We have \begin{eqnarray} v &=& \frac{1}{k}\left(\frac{2}{Ce^{2gk\cdot 0}-1}+1 \right) \\ &=& \frac{1}{k}\left(\frac{2}{C-1}+1 \right) \rightarrow C=-1. \end{eqnarray} Therefore $$v = \frac{1}{k}\left(1-\frac{2}{e^{2gk\cdot t}+1}\right).$$ Velocity is all fine and dandy, but what we are really after is position. This requires one more integration, but fortunately it’s a little simpler: This takes a little rewriting u-substitution. We have \begin{eqnarray} \frac{dp}{dt} &=& \frac{1}{k}\left(1-\frac{2}{e^{2gk\cdot t}+1}\right) \\ &=& \frac{1}{k}\left(1-\frac{2e^{2gk\cdot t}+2}{e^{2gk\cdot t}+1}+\frac{2e^{2gk\cdot t}}{e^{2gk\cdot t}+1}\right) \\ &=& \frac{1}{k}\left(1-2+\frac{2e^{2gk\cdot t}}{e^{2gk\cdot t}+1}\right). \end{eqnarray}
Now this is in a form where we can intuitively apply $u$-substitution.
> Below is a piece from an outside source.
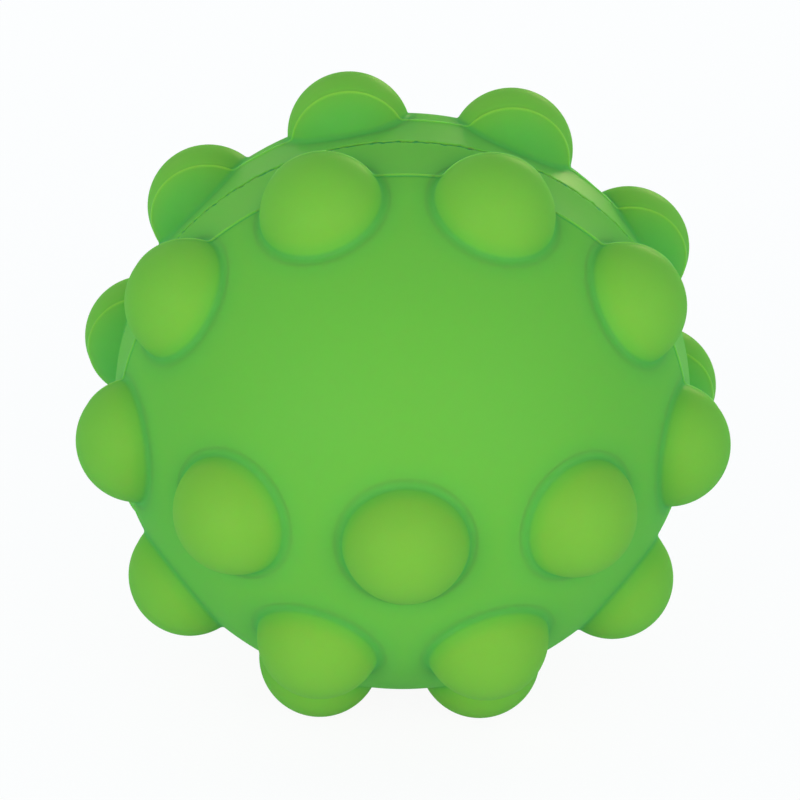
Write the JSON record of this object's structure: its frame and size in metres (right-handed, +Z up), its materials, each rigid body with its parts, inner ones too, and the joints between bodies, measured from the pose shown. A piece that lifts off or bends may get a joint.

We have \begin{eqnarray} p=\frac{1}{gk^2}\ln[e^{2gk\cdot t}+1]-\frac{t}{k}+C. \end{eqnarray} Now if we apply the initial condition \(h(0)=h_0\) we have \begin{eqnarray} p &=& \frac{1}{gk^2} \ln\left[e^{2gk\cdot t}+1\right]-\frac{\ln(2)}{gk^2}-\frac{t}{k}+h_0. \\ &=& \frac{1}{gk^2} \ln\left[\frac{e^{2gk\cdot t}+1}{2}\right]-\frac{t}{k}+h_0. \end{eqnarray}
Let's put this to use with a quick example. Let's say we are dropping two balls off a tower $56~\mathrm{m}$ tower. They have the same cross-sectional area $A=1/3 ~ \mathrm{m}^2$ and drag coefficient $c_d=0.5$, but have different masses of $1 ~ \mathrm{kg}$ and $5 ~ \mathrm{kg}$. We can use the above formula to find how long it takes them to hit the ground.
Clearly accounting for drag is important if the object falling is very light, very large, or is falling through a medium with a high density.